III. Conclusions

Il apparaît donc que l'indépendance entre les différents processus de traitement de l'information faciale, si ardemment défendue dans la littérature actuelle par certains auteurs, n'est pas établie avec certitude. Nous avons insisté sur quelques problèmes méthodologiques et théoriques, corroborés par un certain nombre d'études qui suggèrent d'éventuelles interactions. Nous nous sommes volontairement limités aux interactions entre la reconnaissance du visage et deux types d'informations : l'une n'est pas nécessaire à l'identification - l'expression faciale émotionnelle - alors que l'autre - le genre - est une caractéristique identitaire et peut aider à la reconnaissance de la personne. Nous avons vu que, même s'il paraît établi que la reconnaissance, le traitement de l'expression faciale émotionnelle et la catégorisation du genre sont des processus distincts, pris en charge par des régions cérébrales différentes, des interactions entre ces processus existent très probablement.

Si l'on résume les données qui portent sur la reconnaissance du visage et le traitement de son expression faciale émotionnelle, on s'aperçoit qu'il est possible d'accomplir des tâches sur l'expression faciale ou sur l'identité et la familiarité sans prendre ne compte les variations de l'autre dimension et que des régions distinctes sont impliquées dans le traitement de chacune. Mais, on observe aussi que chaque processus peut, sous certaines conditions, influencer le traitement de l'autre et qu'il n'est pas possible de porter son attention sélectivement sur l'expression faciale émotionnelle sans interférence de l'identité. De plus, les performances pour les deux tâches tendent à corréler chez certains patients, voir chez les sujets sains et l'atteinte d'un processus peut provoquer des troubles de l'autre processus. Finalement, il existe une relative superposition des structures cérébrales impliquées dans les opérations sous-tendant l'extraction des deux types d'informations et l'activité des régions impliquées dans l'identité est renforcée par la présence d'information émotionnelle.
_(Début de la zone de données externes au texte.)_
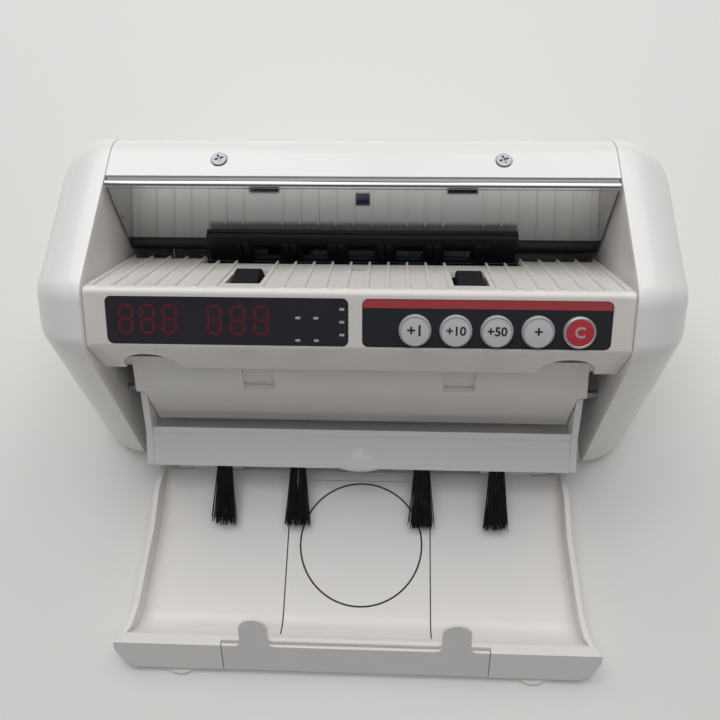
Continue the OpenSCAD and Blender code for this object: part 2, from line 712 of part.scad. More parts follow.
// ---- outlet guide cover ----
guide_path = [[12.6, 66.4], [10, 57.5], [6.3, 49.3], [4.6, 40], [3.2, 30], [2.33, 24.6]];
guide_step_z = 46.4;
guide_tab = [[12.6, 58], [14.4, 66]];
recess_x = 38.6;
recess_w = 12;
recess_wall = 1;
recess_low = [8.5, 49.7];
recess_top = [14.6, 66.4];
module outlet_guide_cover() {
    top_z = guide_path[0][1];
    color("#e6e3df") difference() {
        union() {
            difference() {
                x_prism(-guide_x, guide_x, strip(guide_path, guide_t));
                both_sides() {
                    box([guide_low_x, -far, -far], [far, far, guide_step_z]);
                    translate([0, far, 0]) rotate([90, 0, 0]) linear_extrude(2 * far)
                        polygon([[guide_x, guide_step_z], [guide_x - guide_taper, top_z + past],
                            [guide_x + past, top_z + past]]);
                }
            }
            // mounting tabs to the side frames
            both_sides() box([guide_x - 2 * guide_taper, guide_tab[0][0], guide_tab[0][1]],
                [inner_x, guide_tab[1][0], guide_tab[1][1]]);
            // pocket walls behind the recesses
            both_sides() x_prism(recess_x - recess_w / 2 - recess_wall, recess_x + recess_w / 2 + recess_wall,
                strip([recess_top, recess_low], guide_t));
        }
        both_sides() x_prism(recess_x - recess_w / 2, recess_x + recess_w / 2,
            [recess_low, recess_top, [recess_top[0], far], [0, far], [0, recess_low[1]]]);
    }
}

// ---- base, boards and small inner pieces ----
base_front_y = -6.5;
base_z = 3;
base_t = 2.5;
base_top = base_z + base_t;
base_rear_y = rear_y - rear_wrap - fit_gap;
lug_in = 57;
lug_out = 73;
lug_w = 6;
lug_z = 1.2;
knuckle_r = 2.7;
foot_x = inner_x - 14.1;
foot_ys = [8, base_rear_y - 8.8];
base_foot_r = 6.5;
stand_gap = 0.05;
post_r = 2.5;
module base_plate() {
    color("#e4e2de") difference() {
        union() {
            box([-inner_x, base_front_y, base_z], [inner_x, base_rear_y, base_top]);
            both_sides() for (x = [lug_in - lug_w, lug_out]) {
                x_rod(x, x + lug_w, hinge_at, knuckle_r, 32);
                box([x, hinge_at[0], lug_z], [x + lug_w, base_front_y + past, base_top]);
            }
            for (p = board_posts) translate([p[0], p[1], base_top - past])
                cylinder(h = board_z - base_top + past, r = post_r, $fn = 24);
        }
        both_sides() for (x = [lug_in - lug_w, lug_out])
            x_rod(x - past, x + lug_w + past, hinge_at, pin_r, 32);
    }
}
module base_feet() {
    color("#2a2a2c") for (x = [-foot_x, foot_x], y = foot_ys) translate([x, y, 0])
        cylinder(h = base_z - stand_gap, r = base_foot_r, $fn = 40);
}
board_z = 11;
board_size = [124, 32];
board_back = 0.8;
board_at = [-inner_x + board_gap, base_rear_y - board_size[1] - board_back];
board_inset = 3.8;
board_posts = [for (x = [board_inset, board_size[0] - board_inset],
    y = [board_inset, board_size[1] - board_inset])
    board_at + [x, y]];
chip_box = [[[38, 8], [52, 22], 2], [[68, 6], [76, 18], 1.6], [[92, 6], [112, 12], 8]];
can_spots = [[16, 12], [26, 12]];
can_r = 4;
can_h = 11;
plug_size = [5, 7, 6];
plug_at = [82, 23];
plug_pitch = 8;
plug_count = 4;
module main_board() {
    color("#2f6b3f") translate([board_at[0], board_at[1], board_z])
        cube([board_size[0], board_size[1], board_t]);
}
module board_components() {
    color("#2b2b30") translate([board_at[0], board_at[1], board_z + board_t]) {
        for (c = chip_box) box([c[0][0], c[0][1], 0], [c[1][0], c[1][1], c[2]]);
        for (p = can_spots) translate([p[0], p[1], 0]) cylinder(h = can_h, r = can_r, $fn = 32);
        for (i = [0 : plug_count - 1])
            translate([plug_at[0] + plug_pitch * i, plug_at[1], 0]) cube(plug_size);
    }
}
lamp_at = [17, 57];
lamp_half = 58;
lamp_tube_r = 3;
holder_w = 6;
holder_box = [[13.3, 53], [20.5, 61]];
module uv_lamp() {
    color("#b9a9e0") x_rod(-lamp_half, lamp_half, lamp_at, lamp_tube_r, 32);
    color("#d9d9d9") both_sides() box([lamp_half, holder_box[0][0], holder_box[0][1]],
        [lamp_half + holder_w, holder_box[1][0], holder_box[1][1]]);
}
head_box = [[8, 38.5], [13.6, 45.5]];
head_half = 9;
module magnetic_head() {
    color("#8e8f93") box([-head_half, head_box[0][0], head_box[0][1]],
        [head_half, head_box[1][0], head_box[1][1]]);
}
eye_box = [[5.6, 27], [10.6, 33]];
eye_half = 4;
eye_x = 20;
module count_sensors() {
    color("#232327") for (x = [-eye_x, eye_x])
        box([x - eye_half, eye_box[0][0], eye_box[0][1]], [x + eye_half, eye_box[1][0], eye_box[1][1]]);
}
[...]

De même, pour les données portant sur les relations entre catégorisation du genre et reconnaissance du visage, on constate que la reconnaissance d'un visage d'homme ne dépend pas de sa masculinité, des caractéristiques faciales différentes peuvent être utilisées pour extraire les deux types d'information et des régions cérébrales distinctes semblent impliquées dans les deux processus. Cependant, on remarque aussi que le genre d'un visage accélère son rejet quand il n'est pas le même que celui d'une personne que l'on recherche et la familiarité d'un visage peut favoriser la catégorisation de son genre. Finalement, l'activité cérébrale lors de la catégorisation du genre est modulée par la familiarité du visage.
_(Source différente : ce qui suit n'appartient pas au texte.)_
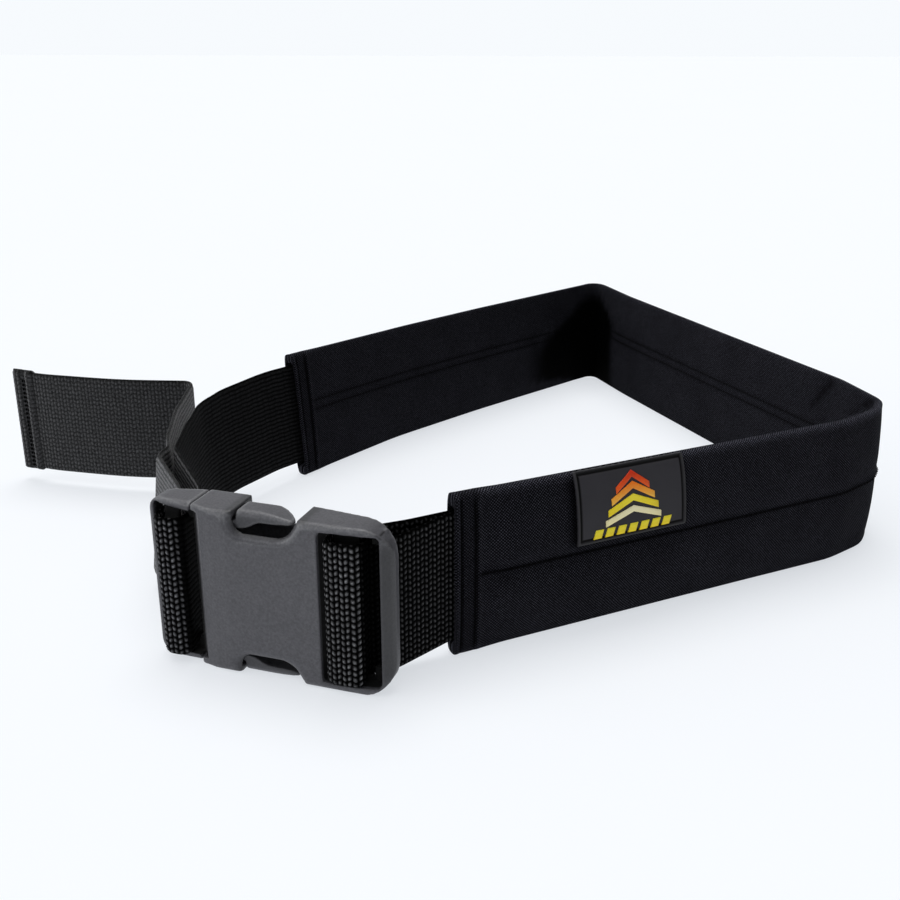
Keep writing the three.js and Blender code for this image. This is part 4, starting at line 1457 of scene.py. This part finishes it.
def addFloor():
    bm = bmesh.new()
    bmesh.ops.create_grid(bm, x_segments=1, y_segments=1, size=stage["floorHalf"])
    floor = addObject("floor", toMesh("floor", bm))
    material, tree = newMaterial("studio floor", 0.8, 0.0)
    shader = tree.nodes["Principled BSDF"]
    r, g, b = stage["floorTone"]
    colour = mixColours(tree, clouds(tree, 2.0, 2), (r, g, b, 1), (r * 1.02, g * 1.02, b * 1.02, 1))
    tree.links.new(colour, shader.inputs["Base Color"])
    shader.inputs["Emission Color"].default_value = (*stage["glowTone"], 1)
    shader.inputs["Emission Strength"].default_value = stage["floorGlow"]
    floor.data.materials.append(material)


# Wide soft lamps, even over the whole floor: one high behind the belt, one at its left
def addLamps():
    for setting in stage["lamps"]:
        lamp = bpy.data.lights.new(setting["name"], "SUN")
        lamp.angle = math.radians(setting["spread"])
        lamp.energy = setting["strength"]
        holder = addObject(setting["name"], lamp)
        holder.rotation_euler = Vector(setting["way"]).to_track_quat("-Z", "Y").to_euler()


# White paper round the horizon, darker walls above it, bright again overhead
def addWorld():
    world = bpy.data.worlds.new("studio")
    world.use_nodes = True
    tree = world.node_tree
    way = addNode(tree, "SeparateXYZ", {"Vector": addNode(tree, "TexCoord").outputs["Generated"]}).outputs
    sideways, up = way[0], way[2]
    ramp = addNode(tree, "ValToRGB", {"Fac": up})
    elements = ramp.color_ramp.elements
    for place, tone in stage["sky"]:
        element = elements[0] if place == 0 else elements[-1] if place == 1 else elements.new(place)
        element.color = (*tone, 1)
    leftward = times(tree, sideways, stage["leftward"], spread(tree, up, 0.08, 0.3))
    dimmed = times(tree, maths(tree, "SUBTRACT", 1, leftward), spread(tree, sideways, 0.15, 0.6, 1.0, 0.5))
    light = tinted(tree, ramp.outputs[0], dimmed)
    tree.links.new(light, tree.nodes["Background"].inputs["Color"])
    bpy.context.scene.world = world


def addCamera():
    view = stage["camera"]
    camera = bpy.data.cameras.new("camera")
    camera.lens = view["lens"]
    camera.sensor_width = view["sensor"]
    holder = addObject("camera", camera)
    holder.location = planToFrame @ Vector(view["place"])
    holder.rotation_euler = (math.radians(90 - view["down"]), 0, math.radians(view["turned"]))
    bpy.context.scene.camera = holder


addFloor()
addLamps()
addWorld()
addCamera()
bpy.context.scene.view_settings.view_transform = "Standard"

print("stage set")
A la lecture des arguments que nous venons011de présenter, il nous semble établi que l'hypothèse d'interaction entre les différents processus de traitement de l'information faciale est une hypothèse de travail plausible. Nous l'avons donc adoptée et les recherches qui vont suivre sont destinées à la tester. L'objectif des expériences qui vont être relatées dans la suite de ce travail est donc d'étudier les points communs et les interactions entre ces trois processus. Dans un premier temps, nous déterminerons parmi les différentes caractéristiques du visages (i.e., yeux, nez, bouche, informations configurales et informations de surface) celles qui permettent le mieux de traiter chaque information (Chapitre 4). Dans un deuxième temps, nous déterminerons les canaux de fréquence spatiale du système visuel utilisés pour chaque information (Chapitre 5). Nous verrons au cours de ces deux chapitres qu'il existe des points communs et des recouvrements entre les trois informations. Dans un troisième temps, nous tenterons de déterminer si l'expression faciale émotionnelle et le genre sont de nature à influencer la reconnaissance du visage (Chapitre 6). Dans un quatrième temps, nous nous intéresserons aux effets possibles de la reconnaissance du visage sur le traitement de son expression faciale émotionnelle (Chapitre 7). Finalement, nous présenterons une étude où la capacité à extraire sélectivement l'expression faciale émotionnelle et l'identité a été explorée chez des patients schizophrènes (Chapitre 8). En conclusion, nous proposerons une hypothèse alternative de l'architecture des processus de traitement de (toute) l'information faciale.